[Stored items]
● ● ● ●

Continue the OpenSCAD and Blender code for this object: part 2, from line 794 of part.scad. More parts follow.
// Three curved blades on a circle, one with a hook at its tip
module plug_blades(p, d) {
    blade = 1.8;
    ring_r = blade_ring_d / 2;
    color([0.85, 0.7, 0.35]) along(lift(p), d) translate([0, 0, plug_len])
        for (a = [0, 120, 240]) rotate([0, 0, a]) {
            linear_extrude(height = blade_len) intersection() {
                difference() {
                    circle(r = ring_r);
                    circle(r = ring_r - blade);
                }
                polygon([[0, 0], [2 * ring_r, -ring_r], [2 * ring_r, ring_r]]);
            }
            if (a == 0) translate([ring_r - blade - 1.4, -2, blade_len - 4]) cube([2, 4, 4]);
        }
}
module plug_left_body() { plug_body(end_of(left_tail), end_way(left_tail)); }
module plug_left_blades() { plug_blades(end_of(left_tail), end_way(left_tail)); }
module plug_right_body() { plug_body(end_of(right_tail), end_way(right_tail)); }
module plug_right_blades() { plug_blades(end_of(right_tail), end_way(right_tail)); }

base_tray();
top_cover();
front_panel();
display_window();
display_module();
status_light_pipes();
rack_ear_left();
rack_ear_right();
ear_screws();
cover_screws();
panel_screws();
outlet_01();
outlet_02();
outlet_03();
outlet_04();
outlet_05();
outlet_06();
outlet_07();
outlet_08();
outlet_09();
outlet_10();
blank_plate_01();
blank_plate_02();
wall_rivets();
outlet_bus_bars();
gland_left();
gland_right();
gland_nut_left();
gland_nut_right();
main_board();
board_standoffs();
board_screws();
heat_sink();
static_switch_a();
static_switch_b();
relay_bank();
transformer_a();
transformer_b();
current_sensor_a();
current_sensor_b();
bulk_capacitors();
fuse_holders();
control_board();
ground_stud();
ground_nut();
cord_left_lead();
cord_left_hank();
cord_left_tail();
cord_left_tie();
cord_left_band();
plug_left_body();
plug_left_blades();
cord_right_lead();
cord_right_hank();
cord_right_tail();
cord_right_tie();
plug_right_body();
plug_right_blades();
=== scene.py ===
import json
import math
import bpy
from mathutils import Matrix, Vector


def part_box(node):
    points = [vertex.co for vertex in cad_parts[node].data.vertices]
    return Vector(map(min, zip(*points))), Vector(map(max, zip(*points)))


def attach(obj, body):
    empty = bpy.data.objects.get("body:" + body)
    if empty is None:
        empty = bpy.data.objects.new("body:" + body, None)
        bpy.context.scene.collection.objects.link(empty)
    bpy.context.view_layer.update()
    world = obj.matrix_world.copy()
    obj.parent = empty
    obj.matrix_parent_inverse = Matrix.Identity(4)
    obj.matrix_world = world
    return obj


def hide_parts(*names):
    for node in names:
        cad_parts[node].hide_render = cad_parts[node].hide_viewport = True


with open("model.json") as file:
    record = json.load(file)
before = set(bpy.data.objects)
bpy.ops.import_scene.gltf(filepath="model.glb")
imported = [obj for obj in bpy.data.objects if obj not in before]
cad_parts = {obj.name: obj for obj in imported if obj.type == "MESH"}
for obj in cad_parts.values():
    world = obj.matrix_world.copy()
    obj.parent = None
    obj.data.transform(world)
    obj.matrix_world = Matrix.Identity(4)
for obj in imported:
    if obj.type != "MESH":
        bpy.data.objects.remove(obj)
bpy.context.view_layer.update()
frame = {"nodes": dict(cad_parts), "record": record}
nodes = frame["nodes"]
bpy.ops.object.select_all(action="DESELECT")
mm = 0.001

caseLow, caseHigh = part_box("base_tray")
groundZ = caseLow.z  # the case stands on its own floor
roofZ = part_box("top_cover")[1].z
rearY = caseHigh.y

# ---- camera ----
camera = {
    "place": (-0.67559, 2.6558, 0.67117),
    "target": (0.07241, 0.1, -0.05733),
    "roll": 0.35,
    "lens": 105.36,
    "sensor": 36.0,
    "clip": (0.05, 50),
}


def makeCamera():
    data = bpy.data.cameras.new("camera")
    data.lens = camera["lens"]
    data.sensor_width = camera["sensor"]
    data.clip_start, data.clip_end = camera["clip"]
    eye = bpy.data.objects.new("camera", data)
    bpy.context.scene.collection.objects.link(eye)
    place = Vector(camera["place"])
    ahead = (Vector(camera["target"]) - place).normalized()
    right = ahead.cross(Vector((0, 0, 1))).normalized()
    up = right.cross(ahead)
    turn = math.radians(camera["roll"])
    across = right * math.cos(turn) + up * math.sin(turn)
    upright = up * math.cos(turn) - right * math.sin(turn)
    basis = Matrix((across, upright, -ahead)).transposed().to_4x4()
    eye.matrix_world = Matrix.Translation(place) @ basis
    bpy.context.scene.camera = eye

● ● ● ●

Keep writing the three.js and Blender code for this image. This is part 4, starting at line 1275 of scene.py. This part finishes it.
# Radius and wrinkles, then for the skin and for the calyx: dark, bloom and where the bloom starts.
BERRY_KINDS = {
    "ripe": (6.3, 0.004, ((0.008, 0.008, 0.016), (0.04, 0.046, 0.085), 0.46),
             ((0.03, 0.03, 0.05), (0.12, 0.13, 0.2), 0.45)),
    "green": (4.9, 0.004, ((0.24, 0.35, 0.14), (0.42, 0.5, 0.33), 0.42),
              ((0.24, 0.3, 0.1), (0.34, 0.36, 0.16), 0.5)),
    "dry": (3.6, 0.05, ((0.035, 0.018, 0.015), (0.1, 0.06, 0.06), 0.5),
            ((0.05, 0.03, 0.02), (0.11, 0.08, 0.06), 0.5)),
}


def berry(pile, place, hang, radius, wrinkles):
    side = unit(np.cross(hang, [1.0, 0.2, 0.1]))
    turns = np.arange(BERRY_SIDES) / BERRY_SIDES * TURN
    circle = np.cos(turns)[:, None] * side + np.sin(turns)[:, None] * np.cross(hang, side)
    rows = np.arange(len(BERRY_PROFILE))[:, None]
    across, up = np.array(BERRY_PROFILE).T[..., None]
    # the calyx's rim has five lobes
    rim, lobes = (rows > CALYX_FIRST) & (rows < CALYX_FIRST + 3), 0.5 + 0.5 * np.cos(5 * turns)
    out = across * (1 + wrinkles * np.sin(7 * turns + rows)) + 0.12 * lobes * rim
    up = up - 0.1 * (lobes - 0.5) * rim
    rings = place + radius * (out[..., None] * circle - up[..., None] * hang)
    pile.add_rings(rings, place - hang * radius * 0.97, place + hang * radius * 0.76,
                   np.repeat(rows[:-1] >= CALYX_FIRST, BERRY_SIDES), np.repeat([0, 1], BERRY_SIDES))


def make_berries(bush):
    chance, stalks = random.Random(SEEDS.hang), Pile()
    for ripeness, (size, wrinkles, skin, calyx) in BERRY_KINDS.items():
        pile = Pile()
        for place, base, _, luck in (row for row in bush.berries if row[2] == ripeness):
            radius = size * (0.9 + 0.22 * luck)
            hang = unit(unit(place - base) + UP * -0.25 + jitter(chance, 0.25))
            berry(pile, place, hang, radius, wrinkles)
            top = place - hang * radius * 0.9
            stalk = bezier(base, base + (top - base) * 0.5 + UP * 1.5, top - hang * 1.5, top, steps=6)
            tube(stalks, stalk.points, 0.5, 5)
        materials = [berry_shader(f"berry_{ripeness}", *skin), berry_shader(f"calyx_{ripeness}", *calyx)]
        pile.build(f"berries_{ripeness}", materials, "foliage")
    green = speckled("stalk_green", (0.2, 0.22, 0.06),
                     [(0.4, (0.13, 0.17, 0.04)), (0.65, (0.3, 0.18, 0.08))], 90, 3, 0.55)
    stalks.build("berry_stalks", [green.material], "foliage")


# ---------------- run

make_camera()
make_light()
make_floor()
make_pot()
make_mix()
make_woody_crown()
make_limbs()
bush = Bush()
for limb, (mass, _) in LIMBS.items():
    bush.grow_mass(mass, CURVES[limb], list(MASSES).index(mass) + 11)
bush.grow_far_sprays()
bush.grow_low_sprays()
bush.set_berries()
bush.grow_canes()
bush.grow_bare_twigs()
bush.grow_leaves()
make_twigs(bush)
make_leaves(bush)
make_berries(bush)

● ● ● ●

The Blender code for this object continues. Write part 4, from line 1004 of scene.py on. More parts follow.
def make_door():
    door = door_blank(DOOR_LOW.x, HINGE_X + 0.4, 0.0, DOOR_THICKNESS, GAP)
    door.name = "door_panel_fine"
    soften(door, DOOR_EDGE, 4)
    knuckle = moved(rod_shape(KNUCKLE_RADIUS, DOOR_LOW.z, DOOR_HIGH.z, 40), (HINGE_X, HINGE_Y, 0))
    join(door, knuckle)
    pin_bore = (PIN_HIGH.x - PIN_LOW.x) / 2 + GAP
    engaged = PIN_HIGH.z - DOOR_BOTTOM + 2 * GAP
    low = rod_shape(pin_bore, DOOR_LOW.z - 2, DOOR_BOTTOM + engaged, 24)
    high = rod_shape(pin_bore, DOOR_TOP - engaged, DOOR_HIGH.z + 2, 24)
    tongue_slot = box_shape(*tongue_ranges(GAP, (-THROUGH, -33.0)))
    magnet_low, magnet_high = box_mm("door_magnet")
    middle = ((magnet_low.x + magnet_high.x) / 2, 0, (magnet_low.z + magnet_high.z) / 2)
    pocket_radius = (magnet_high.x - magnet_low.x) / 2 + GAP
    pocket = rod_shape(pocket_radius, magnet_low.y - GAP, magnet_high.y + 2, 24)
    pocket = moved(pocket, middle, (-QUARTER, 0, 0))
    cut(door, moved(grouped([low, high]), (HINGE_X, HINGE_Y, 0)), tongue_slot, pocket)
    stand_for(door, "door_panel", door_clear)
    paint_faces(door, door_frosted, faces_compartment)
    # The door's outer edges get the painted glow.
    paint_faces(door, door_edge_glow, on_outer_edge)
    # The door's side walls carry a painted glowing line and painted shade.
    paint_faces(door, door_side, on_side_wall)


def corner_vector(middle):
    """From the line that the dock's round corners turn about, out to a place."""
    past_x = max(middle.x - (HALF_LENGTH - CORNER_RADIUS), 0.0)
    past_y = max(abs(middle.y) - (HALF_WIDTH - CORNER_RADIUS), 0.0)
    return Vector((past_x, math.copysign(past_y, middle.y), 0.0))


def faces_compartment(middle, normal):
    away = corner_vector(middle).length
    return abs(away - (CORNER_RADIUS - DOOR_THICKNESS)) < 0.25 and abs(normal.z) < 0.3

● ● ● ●

_What you are asked to do_. Starting at the line that holds "base_tray();", copy each line exactly and stop after the line that holds "bpy.data.objects.remove(obj)".

_Result_.
base_tray();
top_cover();
front_panel();
display_window();
display_module();
status_light_pipes();
rack_ear_left();
rack_ear_right();
ear_screws();
cover_screws();
panel_screws();
outlet_01();
outlet_02();
outlet_03();
outlet_04();
outlet_05();
outlet_06();
outlet_07();
outlet_08();
outlet_09();
outlet_10();
blank_plate_01();
blank_plate_02();
wall_rivets();
outlet_bus_bars();
gland_left();
gland_right();
gland_nut_left();
gland_nut_right();
main_board();
board_standoffs();
board_screws();
heat_sink();
static_switch_a();
static_switch_b();
relay_bank();
transformer_a();
transformer_b();
current_sensor_a();
current_sensor_b();
bulk_capacitors();
fuse_holders();
control_board();
ground_stud();
ground_nut();
cord_left_lead();
cord_left_hank();
cord_left_tail();
cord_left_tie();
cord_left_band();
plug_left_body();
plug_left_blades();
cord_right_lead();
cord_right_hank();
cord_right_tail();
cord_right_tie();
plug_right_body();
plug_right_blades();
=== scene.py ===
import json
import math
import bpy
from mathutils import Matrix, Vector


def part_box(node):
    points = [vertex.co for vertex in cad_parts[node].data.vertices]
    return Vector(map(min, zip(*points))), Vector(map(max, zip(*points)))


def attach(obj, body):
    empty = bpy.data.objects.get("body:" + body)
    if empty is None:
        empty = bpy.data.objects.new("body:" + body, None)
        bpy.context.scene.collection.objects.link(empty)
    bpy.context.view_layer.update()
    world = obj.matrix_world.copy()
    obj.parent = empty
    obj.matrix_parent_inverse = Matrix.Identity(4)
    obj.matrix_world = world
    return obj


def hide_parts(*names):
    for node in names:
        cad_parts[node].hide_render = cad_parts[node].hide_viewport = True


with open("model.json") as file:
    record = json.load(file)
before = set(bpy.data.objects)
bpy.ops.import_scene.gltf(filepath="model.glb")
imported = [obj for obj in bpy.data.objects if obj not in before]
cad_parts = {obj.name: obj for obj in imported if obj.type == "MESH"}
for obj in cad_parts.values():
    world = obj.matrix_world.copy()
    obj.parent = None
    obj.data.transform(world)
    obj.matrix_world = Matrix.Identity(4)
for obj in imported:
    if obj.type != "MESH":
        bpy.data.objects.remove(obj)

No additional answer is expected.